• _RECORDED INFORMATION_
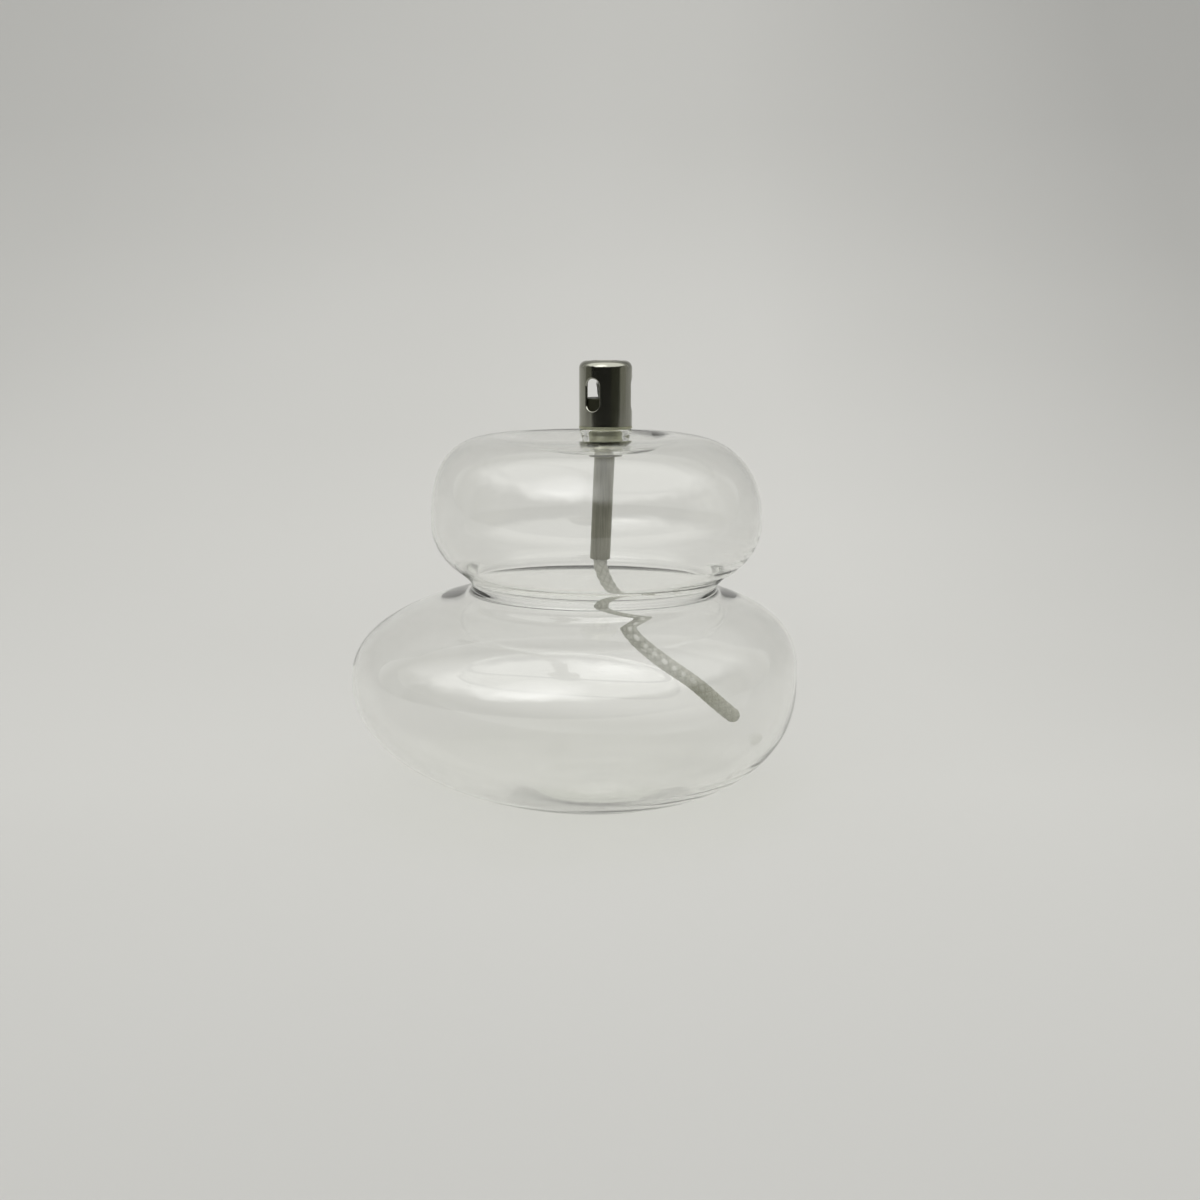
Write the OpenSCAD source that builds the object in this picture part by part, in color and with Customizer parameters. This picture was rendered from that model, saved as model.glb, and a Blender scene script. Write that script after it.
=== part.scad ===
// Oil lamp: a clear blown-glass vessel of two stacked pebbles, with a metal burner in its mouth.
// Millimetres, +Z up. The lamp stands on z = 0, and the Z axis runs through the lower pebble's
// widest ring. The burner's own axis stands burner_x to the +X side of it.

/* [Lower pebble] */
// Greatest outside diameter of the lower pebble
belly_d = 154.6; // [145:0.2:170]
// Height of its widest ring
belly_z = 42.2; // [38:0.2:46]
// Height from the widest ring to the point where its crown would close
belly_rise = 32.6; // [30:0.5:34]
// Roundness of its upper half, where 2 is an ellipse and more is squarer
belly_top_n = 2.5; // [2.2:0.1:3]
// Roundness of its lower half
belly_low_n = 2.2; // [2:0.1:2.6]
// Diameter of the flat that it stands on
base_d = 40; // [30:1:60]

/* [Upper pebble] */
// Greatest outside diameter of the upper pebble
shoulder_d = 113.4; // [106:0.2:124]
// Height of its widest ring
shoulder_z = 95.2; // [92:0.2:98]
// Height from the widest ring down to the underside's lowest point
under_drop = 23; // [21:0.2:25]
// Diameter at which the underside would be level
under_d = 46; // [36:1:54]
// Roundness of its underside
under_n = 2; // [1.8:0.1:2.4]
// Height from the widest ring up to the top rim
rim_rise = 30.2; // [28:0.2:33]
// Diameter of the top rim, where the surface turns over into the dish
rim_d = 54; // [48:1:62]
// Roundness of its shoulder
shoulder_n = 2.5; // [2:0.1:3]
// Diameter of the dish's flat floor
dish_d = 26; // [22:1:32]
// Depth of the dish below the top rim
dish_depth = 3.8; // [2:0.2:6]

/* [Waist] */
// Diameter at which the fold between the two pebbles starts
fold_d = 94; // [90:1:98]
// How much further out its inner face starts, on the lower pebble
fold_out = 4; // [1:0.5:6]
// How much further in its inner face starts, on the upper pebble
fold_in = 2.5; // [1:0.5:4]

/* [Off-centre] */
// How far the burner and the mouth stand to the side of the lower pebble's widest ring
burner_x = 10.7; // [4:0.1:16]
// How far the base flat does
base_x = 8.7; // [0:0.1:12]
// How far the waist and the upper pebble's widest ring do
waist_x = 7.7; // [2:0.1:12]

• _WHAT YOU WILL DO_
Exactly as written, please reproduce the lines from the first line of the data to the line containing "side of it.", inclusive, and nothing else.

• _FINISHED ANSWER_
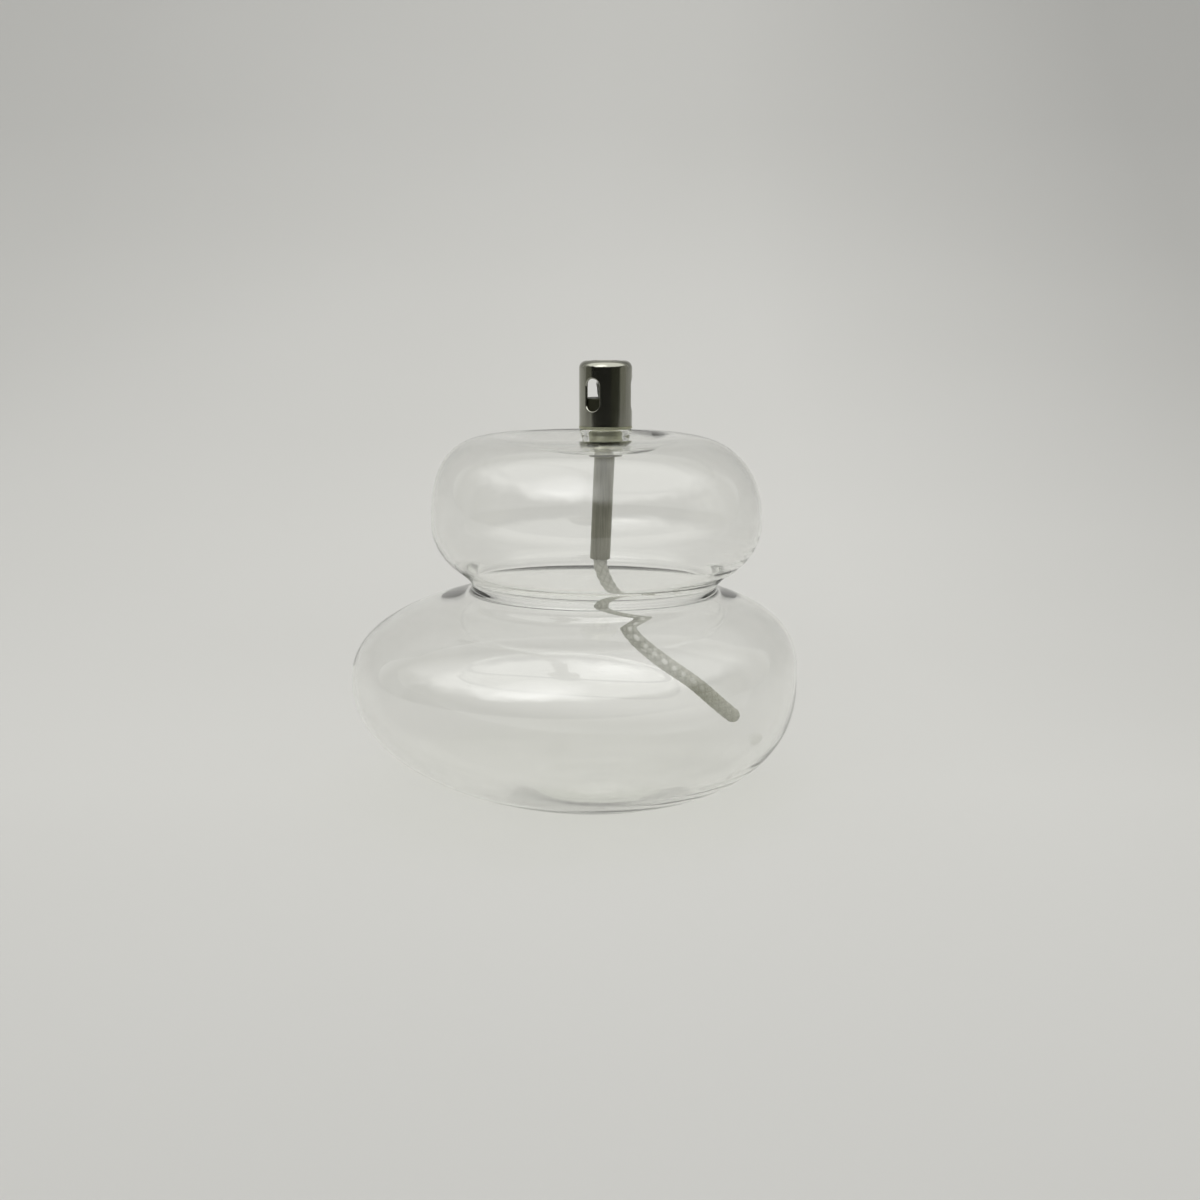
Write the OpenSCAD source that builds the object in this picture part by part, in color and with Customizer parameters. This picture was rendered from that model, saved as model.glb, and a Blender scene script. Write that script after it.
=== part.scad ===
// Oil lamp: a clear blown-glass vessel of two stacked pebbles, with a metal burner in its mouth.
// Millimetres, +Z up. The lamp stands on z = 0, and the Z axis runs through the lower pebble's
// widest ring. The burner's own axis stands burner_x to the +X side of it.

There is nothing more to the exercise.